Frequently asked questions
How many rounds do I need to get a handicap?
Under the World Handicap System you need a minimum of 54 holes, which can be made up of any combination of 18-hole and 9-hole rounds β typically three 18-hole rounds. Once you reach that threshold the system issues your initial Handicap Index.
What is the difference between Handicap Index and Course Handicap?
Your Handicap Index is a single portable number that reflects your overall ability and stays the same wherever you go. Your Course Handicap is the index translated into the actual strokes you receive on a specific course and set of tees, adjusted for their difficulty.

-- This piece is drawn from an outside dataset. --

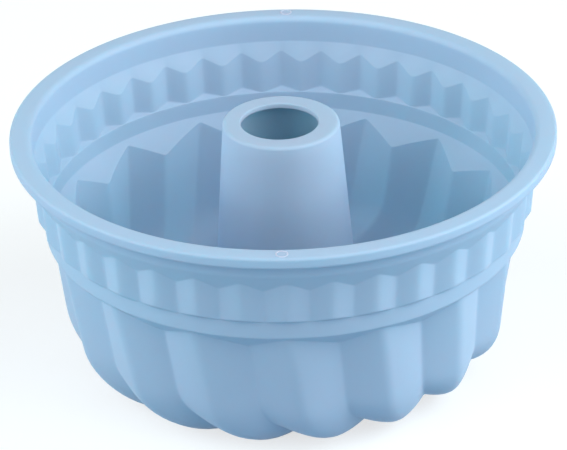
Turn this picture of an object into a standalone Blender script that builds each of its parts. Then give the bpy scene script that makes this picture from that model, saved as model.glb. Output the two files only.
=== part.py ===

What is the maximum handicap allowed?
The maximum Handicap Index under the WHS is 54.0 for both men and women. This higher ceiling, compared with older systems, is intended to make the game more inclusive for beginners and high-scoring players.
Why does my handicap go up and down?
Your index recalculates as new rounds replace old ones in your most recent 20. Posting better differentials lowers your index, while your better recent rounds dropping out of the window can raise it. The system always uses your best recent performances, so it tracks your current potential.
Does a single bad round ruin my handicap?
No. Because the index averages only your best differentials and caps each hole at net double bogey, one poor round has limited impact. It may simply not count among your lowest differentials at all, so it has no effect on the number.
Can I calculate my handicap for a 9-hole round?
Yes. The WHS allows 9-hole scores, which are combined with other 9-hole rounds or scaled to produce an 18-hole Score Differential. Just make sure the nine holes you play are officially rated so the score is eligible.